---- Data excerpt

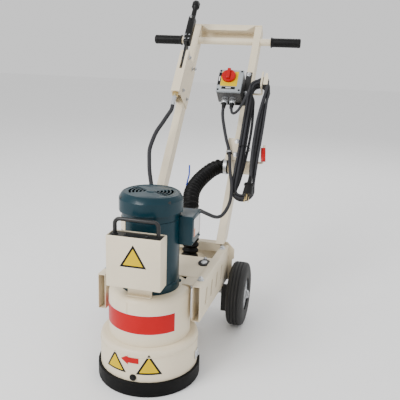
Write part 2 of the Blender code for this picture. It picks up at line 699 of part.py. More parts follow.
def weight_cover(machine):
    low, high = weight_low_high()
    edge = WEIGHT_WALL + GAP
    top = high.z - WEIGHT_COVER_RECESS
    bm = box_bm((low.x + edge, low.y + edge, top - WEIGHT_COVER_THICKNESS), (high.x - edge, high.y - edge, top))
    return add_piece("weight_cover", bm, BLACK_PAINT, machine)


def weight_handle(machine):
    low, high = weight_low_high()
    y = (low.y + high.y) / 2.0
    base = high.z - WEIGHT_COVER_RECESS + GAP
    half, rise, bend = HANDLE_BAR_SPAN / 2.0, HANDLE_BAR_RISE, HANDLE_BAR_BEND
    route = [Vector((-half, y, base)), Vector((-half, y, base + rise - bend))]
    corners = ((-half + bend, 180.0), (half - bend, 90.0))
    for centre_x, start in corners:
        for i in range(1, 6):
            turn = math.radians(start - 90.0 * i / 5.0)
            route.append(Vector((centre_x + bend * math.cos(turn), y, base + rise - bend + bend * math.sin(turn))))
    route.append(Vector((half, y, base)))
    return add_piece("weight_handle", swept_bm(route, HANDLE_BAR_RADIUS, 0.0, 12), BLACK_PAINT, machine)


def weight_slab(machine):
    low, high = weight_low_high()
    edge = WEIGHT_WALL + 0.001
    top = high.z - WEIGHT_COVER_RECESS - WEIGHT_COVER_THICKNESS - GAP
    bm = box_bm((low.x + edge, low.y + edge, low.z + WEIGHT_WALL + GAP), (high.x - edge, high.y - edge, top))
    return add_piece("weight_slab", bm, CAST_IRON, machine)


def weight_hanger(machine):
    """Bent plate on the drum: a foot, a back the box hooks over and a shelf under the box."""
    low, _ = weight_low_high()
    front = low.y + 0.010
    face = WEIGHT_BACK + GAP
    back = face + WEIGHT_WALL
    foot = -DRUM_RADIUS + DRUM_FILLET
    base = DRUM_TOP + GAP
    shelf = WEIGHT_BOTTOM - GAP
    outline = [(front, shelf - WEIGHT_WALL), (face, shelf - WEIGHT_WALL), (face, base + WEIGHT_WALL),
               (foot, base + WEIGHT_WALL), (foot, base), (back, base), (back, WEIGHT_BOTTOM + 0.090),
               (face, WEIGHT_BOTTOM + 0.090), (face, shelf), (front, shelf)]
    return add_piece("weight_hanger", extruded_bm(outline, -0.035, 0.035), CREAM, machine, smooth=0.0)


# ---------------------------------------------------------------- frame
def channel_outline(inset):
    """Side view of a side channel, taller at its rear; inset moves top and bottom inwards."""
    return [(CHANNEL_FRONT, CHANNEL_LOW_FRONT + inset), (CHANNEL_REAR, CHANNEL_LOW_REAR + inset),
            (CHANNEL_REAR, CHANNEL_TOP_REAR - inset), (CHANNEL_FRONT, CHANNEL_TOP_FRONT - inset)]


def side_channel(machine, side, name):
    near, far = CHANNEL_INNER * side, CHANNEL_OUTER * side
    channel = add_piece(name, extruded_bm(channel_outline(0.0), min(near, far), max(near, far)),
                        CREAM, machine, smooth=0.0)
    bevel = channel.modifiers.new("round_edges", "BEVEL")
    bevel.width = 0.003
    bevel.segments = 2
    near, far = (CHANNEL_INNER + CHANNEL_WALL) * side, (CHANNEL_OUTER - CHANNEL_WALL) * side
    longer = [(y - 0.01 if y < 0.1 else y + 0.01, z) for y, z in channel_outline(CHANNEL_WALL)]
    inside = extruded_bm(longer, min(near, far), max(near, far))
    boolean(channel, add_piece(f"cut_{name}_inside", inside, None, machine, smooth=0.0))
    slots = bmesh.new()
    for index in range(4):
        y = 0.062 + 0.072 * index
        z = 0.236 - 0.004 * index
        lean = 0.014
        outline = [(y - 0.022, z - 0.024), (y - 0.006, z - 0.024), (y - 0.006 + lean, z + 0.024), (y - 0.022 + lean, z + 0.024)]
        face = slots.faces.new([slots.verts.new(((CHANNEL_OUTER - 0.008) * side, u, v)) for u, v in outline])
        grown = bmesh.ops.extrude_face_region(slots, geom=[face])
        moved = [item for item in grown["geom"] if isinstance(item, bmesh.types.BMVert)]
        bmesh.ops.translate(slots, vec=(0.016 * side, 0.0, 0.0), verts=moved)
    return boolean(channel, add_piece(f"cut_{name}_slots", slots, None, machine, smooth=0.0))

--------

## Given exercise
Take the listing above and write it out again exactly.

## Answer
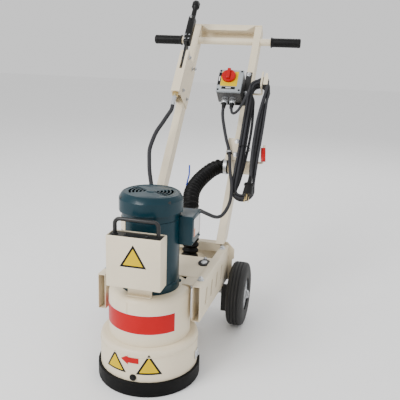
Write part 2 of the Blender code for this picture. It picks up at line 699 of part.py. More parts follow.
def weight_cover(machine):
    low, high = weight_low_high()
    edge = WEIGHT_WALL + GAP
    top = high.z - WEIGHT_COVER_RECESS
    bm = box_bm((low.x + edge, low.y + edge, top - WEIGHT_COVER_THICKNESS), (high.x - edge, high.y - edge, top))
    return add_piece("weight_cover", bm, BLACK_PAINT, machine)


def weight_handle(machine):
    low, high = weight_low_high()
    y = (low.y + high.y) / 2.0
    base = high.z - WEIGHT_COVER_RECESS + GAP
    half, rise, bend = HANDLE_BAR_SPAN / 2.0, HANDLE_BAR_RISE, HANDLE_BAR_BEND
    route = [Vector((-half, y, base)), Vector((-half, y, base + rise - bend))]
    corners = ((-half + bend, 180.0), (half - bend, 90.0))
    for centre_x, start in corners:
        for i in range(1, 6):
            turn = math.radians(start - 90.0 * i / 5.0)
            route.append(Vector((centre_x + bend * math.cos(turn), y, base + rise - bend + bend * math.sin(turn))))
    route.append(Vector((half, y, base)))
    return add_piece("weight_handle", swept_bm(route, HANDLE_BAR_RADIUS, 0.0, 12), BLACK_PAINT, machine)


def weight_slab(machine):
    low, high = weight_low_high()
    edge = WEIGHT_WALL + 0.001
    top = high.z - WEIGHT_COVER_RECESS - WEIGHT_COVER_THICKNESS - GAP
    bm = box_bm((low.x + edge, low.y + edge, low.z + WEIGHT_WALL + GAP), (high.x - edge, high.y - edge, top))
    return add_piece("weight_slab", bm, CAST_IRON, machine)


def weight_hanger(machine):
    """Bent plate on the drum: a foot, a back the box hooks over and a shelf under the box."""
    low, _ = weight_low_high()
    front = low.y + 0.010
    face = WEIGHT_BACK + GAP
    back = face + WEIGHT_WALL
    foot = -DRUM_RADIUS + DRUM_FILLET
    base = DRUM_TOP + GAP
    shelf = WEIGHT_BOTTOM - GAP
    outline = [(front, shelf - WEIGHT_WALL), (face, shelf - WEIGHT_WALL), (face, base + WEIGHT_WALL),
               (foot, base + WEIGHT_WALL), (foot, base), (back, base), (back, WEIGHT_BOTTOM + 0.090),
               (face, WEIGHT_BOTTOM + 0.090), (face, shelf), (front, shelf)]
    return add_piece("weight_hanger", extruded_bm(outline, -0.035, 0.035), CREAM, machine, smooth=0.0)


# ---------------------------------------------------------------- frame
def channel_outline(inset):
    """Side view of a side channel, taller at its rear; inset moves top and bottom inwards."""
    return [(CHANNEL_FRONT, CHANNEL_LOW_FRONT + inset), (CHANNEL_REAR, CHANNEL_LOW_REAR + inset),
            (CHANNEL_REAR, CHANNEL_TOP_REAR - inset), (CHANNEL_FRONT, CHANNEL_TOP_FRONT - inset)]


def side_channel(machine, side, name):
    near, far = CHANNEL_INNER * side, CHANNEL_OUTER * side
    channel = add_piece(name, extruded_bm(channel_outline(0.0), min(near, far), max(near, far)),
                        CREAM, machine, smooth=0.0)
    bevel = channel.modifiers.new("round_edges", "BEVEL")
    bevel.width = 0.003
    bevel.segments = 2
    near, far = (CHANNEL_INNER + CHANNEL_WALL) * side, (CHANNEL_OUTER - CHANNEL_WALL) * side
    longer = [(y - 0.01 if y < 0.1 else y + 0.01, z) for y, z in channel_outline(CHANNEL_WALL)]
    inside = extruded_bm(longer, min(near, far), max(near, far))
    boolean(channel, add_piece(f"cut_{name}_inside", inside, None, machine, smooth=0.0))
    slots = bmesh.new()
    for index in range(4):
        y = 0.062 + 0.072 * index
        z = 0.236 - 0.004 * index
        lean = 0.014
        outline = [(y - 0.022, z - 0.024), (y - 0.006, z - 0.024), (y - 0.006 + lean, z + 0.024), (y - 0.022 + lean, z + 0.024)]
        face = slots.faces.new([slots.verts.new(((CHANNEL_OUTER - 0.008) * side, u, v)) for u, v in outline])
        grown = bmesh.ops.extrude_face_region(slots, geom=[face])
        moved = [item for item in grown["geom"] if isinstance(item, bmesh.types.BMVert)]
        bmesh.ops.translate(slots, vec=(0.016 * side, 0.0, 0.0), verts=moved)
    return boolean(channel, add_piece(f"cut_{name}_slots", slots, None, machine, smooth=0.0))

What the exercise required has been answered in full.